А хорошенько подумав, мы решили, что просто невероятно, чтобы вор стал ломиться в дверь ранним вечером, когда на улице еще могут быть люди. К тому же кому-то пришла в голову мысль, что, вполне возможно, это возился с чем-то кладовщик по соседству — в помещении фирмы «Кег», — ведь когда волнуешься, да еще стены тонкие, любой звук нетрудно принять за что угодно, тем более и воображение вовсю разыгрывается при таких-то обстоятельствах!
Мы легли, но сон ни к кому так и не шел.

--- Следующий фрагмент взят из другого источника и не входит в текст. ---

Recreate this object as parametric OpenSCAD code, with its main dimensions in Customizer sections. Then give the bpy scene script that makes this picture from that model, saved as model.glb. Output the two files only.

Отец, мать и менеер Пф. все время оставались настороже, а я почти без преувеличения могу сказать, что глаз не могла сомкнуть.
Наутро мужчины спустились вниз проверить, заперта ли дверь, но все было в порядке!

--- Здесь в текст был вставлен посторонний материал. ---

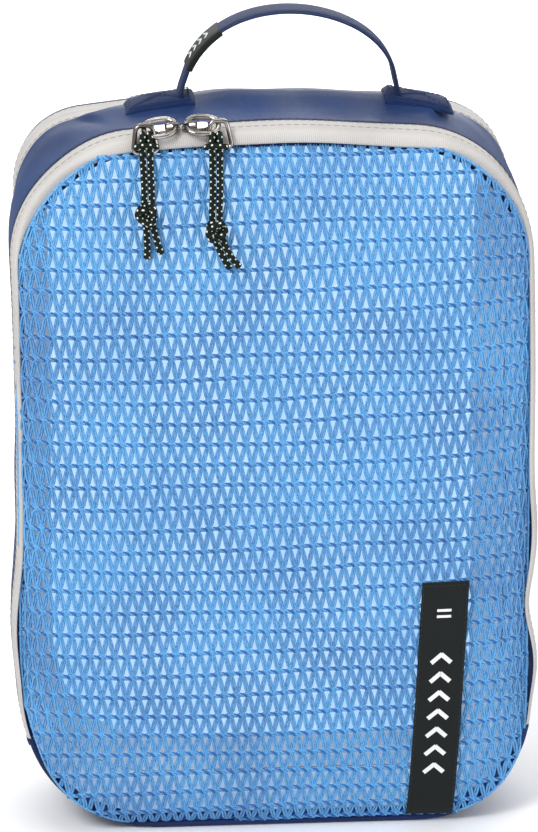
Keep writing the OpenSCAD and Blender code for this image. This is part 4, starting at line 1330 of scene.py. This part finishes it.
# ---------------------------------------------------------------- studio
R_FLOOR = 6.0
ring = [(R_FLOOR * math.cos(a), R_FLOOR * math.sin(a), 0.0) for a in np.linspace(0, 2 * math.pi, 97)[:-1]]
floor = bpy.data.meshes.new("studio_floor")
floor.from_pydata(ring, [], [list(range(96))])
floor.materials.append(Shade("studio_floor").finish(rgb(246, 246, 247), 0.7))
floor.polygons.foreach_set("use_smooth", [True])
put_in("studio_floor", floor)

LIGHTS = (("key", (-0.75, -1.15, 1.25), (0.6, 0.6), 21.0, (1.0, 0.99, 0.97)),
          ("fill", (1.1, -1.1, 0.55), (1.2, 1.0), 7.0, (0.97, 0.985, 1.0)),
          ("top", (0.05, -0.1, 1.5), (1.2, 1.0), 6.0, (1, 1, 1)),
          ("back", (0.1, 1.3, 0.55), (0.9, 0.7), 12.0, (1, 1, 1)))
for name, at, size, power, color in LIGHTS:
    data = bpy.data.lights.new(name, "AREA")
    data.shape = "RECTANGLE"
    data.size, data.size_y = size
    data.energy, data.color = power, color
    o = put_in(name, data)
    o.location = at
    o.rotation_euler = (Vector((0, 0, 0.13)) - Vector(at)).to_track_quat("-Z", "Y").to_euler()

world = bpy.data.worlds.new("studio")
bpy.context.scene.world = world
world.use_nodes = True
world.node_tree.nodes["Background"].inputs[0].default_value = (0.95, 0.97, 1.0, 1)
world.node_tree.nodes["Background"].inputs[1].default_value = 0.5

# ---------------------------------------------------------------- camera, at the photograph's angle
az, el, away = math.radians(-4.4), math.radians(17.0), 1.7
look = Vector(metres([1.0, 40.0, 138.0]).tolist())
back = Vector((math.sin(az) * math.cos(el), -math.cos(az) * math.cos(el), math.sin(el)))
data = bpy.data.cameras.new("photo_view")
data.sensor_width = 36.0
data.sensor_fit = "AUTO"
data.lens = 209.9
data.clip_start, data.clip_end = 0.05, 50
camera = put_in("photo_view", data)
camera.location = look + back * away
camera.rotation_euler = (-back).to_track_quat("-Z", "Y").to_euler()
bpy.context.scene.camera = camera
bpy.context.scene.view_settings.view_transform = "Standard"

bpy.context.view_layer.update()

Случившееся, далеко не из приятных, мы, разумеется, в самых ярких красках описали всей нашей конторе — легко смеяться над такими вещами, когда все уже позади, и только Беп приняла наш рассказ всерьез.
N. B. На следующее утро оказалось, что уборная совсем засорилась, и отцу пришлось все рецепты блюд из клубники (наша теперешняя туалетная бумага) + несколько кило какашек длинной деревянной палкой выковыривать из унитаза. Палку потом сожгли.
Зубной врач
Среда, 8 дек. 1942 г.
Сегодня нам устроили самое лучшее представление из всех, которые я когда-либо видела. Мать гладила, а мефроу ван П. предстояло подвергнуться зубоврачебной процедуре. Пф. начал с важностью распаковывать свой саквояж (это в первый раз он собирался здесь им воспользоваться); ему пришлось взять одеколон для дезинфекции и вазелин вместо воска. Мефроу П. уселась на стул, и Пф. начал разглядывать ее рот; всякий раз, когда он постукивал по ее зубу, бедная женщина вздрагивала и издавала какие-то невнятные звуки. После длительного обследования (во всяком случае, для нее, потому что на самом деле все длилось не более двух минут) Пф. начал вычищать дырку. Но куда там! — об этом и думать было нечего. Она стала отбиваться руками и ногами, в какой-то момент Пф. выпустил из рук крючок… и тот так и остался торчать у нее в зубе. Вот теперь уж началось нечто просто невообразимое. Мефроу П. кидалась из стороны в сторону, вопила (что есть сил, да еще и с инструментом во рту), пыталась вытащить крючок и только все глубже всаживала его в зуб. Менеер Пф. стоял невозмутимо, руки в боки, и смотрел на весь этот цирк. Остальная публика так и покатывалась от хохота. Конечно, нехорошо: уж я-то орала бы гораздо сильнее. После бесчисленных дерганий, выкручиваний, стонов и воплей крючок наконец-то удалось вытащить, и менеер Пф., словно ничего не случилось, продолжал работу с невозмутимым спокойствием. Он все сделал так быстро, что мефроу П. просто не успела начать все сначала. Правда, у него было столько помощников, как никогда в жизни; два ассистента — не шутка: менеер П. и я потрудились на славу! Все это выглядело, как средневековая сценка с какими-то шарлатанами.